Burdening President-Elect Obama with Marvel Comics expectations is cruel to him and cruel to our country. It forbids him to make mistakes. It permits the rest of us to be lazy. Who needs sweat and elbow grease during the regime of President Spider/Iron/Superman?
Some pundits have called President-Elect Obama "the black Kennedy." While I respect the service of the Kennedy family and grieve the tragedies that service cost them, John Fitzgerald Kennedy was also just a man. Like every man, he had his strengths and weaknesses. (Some historians claim he was a womanizer on the order of President Clinton, for example.)

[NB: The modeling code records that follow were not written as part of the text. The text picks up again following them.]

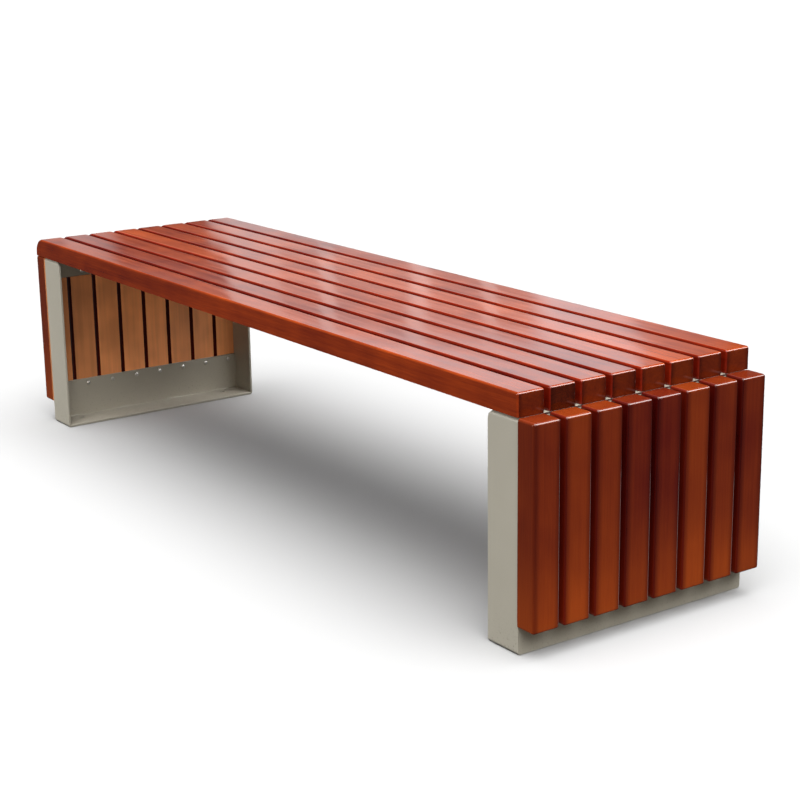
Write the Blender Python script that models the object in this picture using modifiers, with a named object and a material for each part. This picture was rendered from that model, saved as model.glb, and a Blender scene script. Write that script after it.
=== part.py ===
"""Slatted garden bench: timber slats on two open, painted sheet-steel end frames.

Metres, +Z up. The origin is on the ground under the middle of the bench. +X runs along the
bench towards the end where the seat slats are cut square, and -Y is the front.
"""

import math

import bmesh
import bpy
from mathutils import Matrix, Vector

# Whole bench
BENCH_LENGTH = 1.908  # over the outer faces of the end slats
SEAT_HEIGHT = 0.452
CLEARANCE = 0.0003  # gap left between pieces that touch

# Timber slats, all planed to one section
SLAT_COUNT = 8
SLAT_WIDTH = 0.057
SLAT_THICKNESS = 0.042
SLAT_GAP = 0.0095
SEAT_EDGE_RADIUS = 0.003
END_EDGE_RADIUS = 0.005
NOSE_RADIUS = 0.034  # large round over the seat slats' left ends
NOSE_SEGMENTS = 6
EDGE_SEGMENTS = 2
END_SLAT_BOTTOM = 0.0495
END_SLAT_DROP = 0.0005  # end slats stop this far below the seat slats

# End frames, folded and welded from flat plate
PLATE = 0.005
FRAME_DEPTH = 0.081
FRAME_WIDTH = 0.518
FOLD_RADIUS = 0.009  # outer radius where the sides fold over into the top
FOOT_FOLD_RADIUS = 0.006  # and where they fold under into the foot
CORNER_RADIUS = 0.018  # inner top corner of each side plate
CORNER_SEGMENTS = 6
ARC_SEGMENTS = 4
OVERCUT = 0.010  # how far a cutter stands past what it cuts
UPPER_STRIP_BOTTOM = 0.355
LOWER_STRIP_TOP = 0.095
ANCHOR_HOLE_RADIUS = 0.006
ANCHOR_HOLE_SIDES = 16
ANCHOR_INSET = 0.0287  # from the frame's outer face
ANCHOR_OFFSET = 0.200  # either side of the bench's centre line

# Flat bars that tie the seat slats together between the frames
STRAP_WIDTH = 0.040
STRAP_THICKNESS = 0.006
STRAP_LENGTH = 0.480
STRAP_OFFSET = 0.277
STRAP_CORNER_RADIUS = 0.006

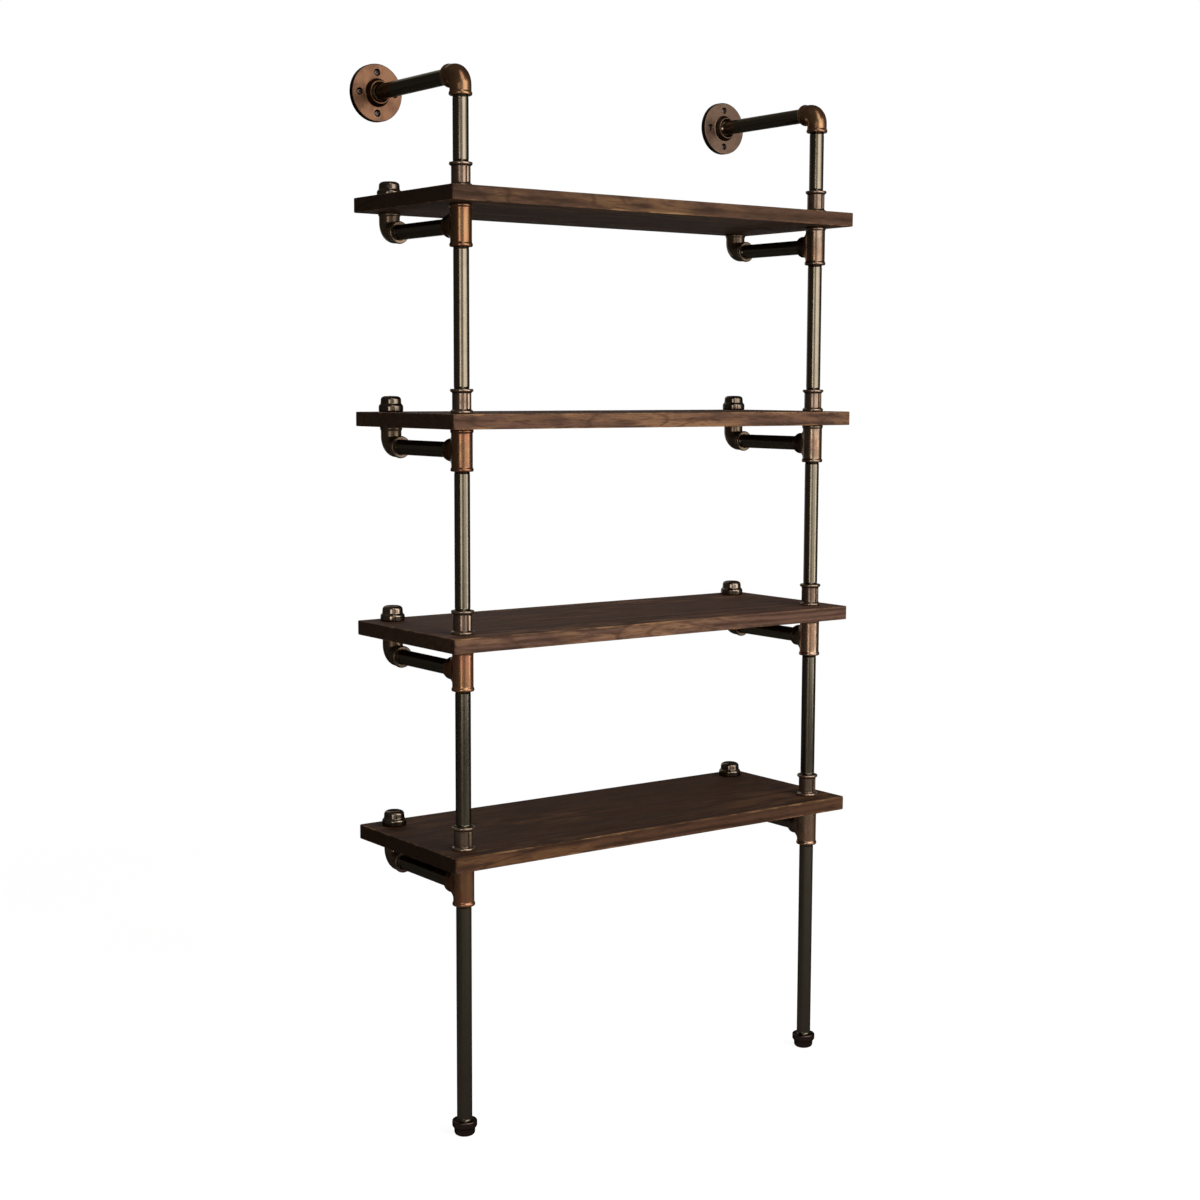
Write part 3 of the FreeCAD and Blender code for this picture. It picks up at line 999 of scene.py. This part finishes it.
@dataclass(frozen=True)
class WallFlange:
    """A cast wall flange with its back at height 0, its hub up and four countersunk holes."""

    radius: float = 49.9 * MM
    thickness: float = 11.0 * MM
    hub_base: float = 23.0 * MM
    hub_tip: float = 20.0 * MM
    hub_height: float = 11.0 * MM
    mouth: float = 18.2 * MM
    mouth_depth: float = 6.0 * MM
    bore: float = SOCKET_BORE
    bolt_circle: float = 35.0 * MM
    hole: float = 3.0 * MM
    sink: float = 6.5 * MM
    hole_count: int = 4

    def bolt_places(self) -> list[Vector]:
        """Return the places of the holes on the flange's face."""
        turns = [index * math.tau / self.hole_count for index in range(self.hole_count)]
        return [
            Vector((math.sin(turn) * self.bolt_circle, math.cos(turn) * self.bolt_circle, self.thickness))
            for turn in turns
        ]

    def mesh(self) -> BMesh:
        """Return the flange's mesh."""
        top = self.thickness + self.hub_height
        disc = turned(
            [
                Corner(self.bore, 0.0),
                Corner(self.radius, 0.0, 0.8 * MM),
                Corner(self.radius, self.thickness, 1.5 * MM),
                Corner(self.hub_base + 0.8 * MM, self.thickness, 1.6 * MM),
                Corner(self.hub_tip, top, 0.7 * MM),
                Corner(self.mouth, top, 0.4 * MM),
                Corner(self.bore, top - self.mouth_depth, 0.3 * MM),
            ],
            steps=96,
        )
        return carve(disc, self._hole_cutter())

    def _hole_cutter(self) -> BMesh:
        """Return the four countersinks and holes as one mesh."""
        over = 1.0 * MM
        cutter = bmesh.new()
        for place in self.bolt_places():
            tool = turned(
                [
                    Corner(0.0, -self.thickness - over),
                    Corner(self.hole, -self.thickness - over),
                    Corner(self.hole, self.hole - self.sink),
                    Corner(self.sink + over, over),
                    Corner(0.0, over),
                ],
                steps=40,
            )
            tool.transform(Matrix.Translation(place))
            copy = mesh_data("tool", tool)
            cutter.from_mesh(copy)
            bpy.data.meshes.remove(copy)
        return cutter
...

The qualities that President-Elect Obama shares with JFK are chiefly human. Like Kennedy, he will discover on January 21 that the Presidency, like parenthood, is a job that no previous experience can prepare you for. Like Kennedy, he will have to balance that job with parenthood- searching for ways to remain a loving husband and a present father.
(Any wife and family that can successfully navigate the campaign trail and emerge with all their marbles intact deserve a standing ovation, in my book- and their candidate's undying gratitude.)
Come January 21, let's regard President Obama with the respect his humanity deserves. Let's abandon outrageous expectations and agree to take on our share of responsibility for tackling our nation's problems. Think of it as you would January 2, when open your eyes after the big New Year's party and realize that your livingroom is full of trash and you're tired and hungover.
Roll out of bed, roll up your sleeves, and break out the elbow grease.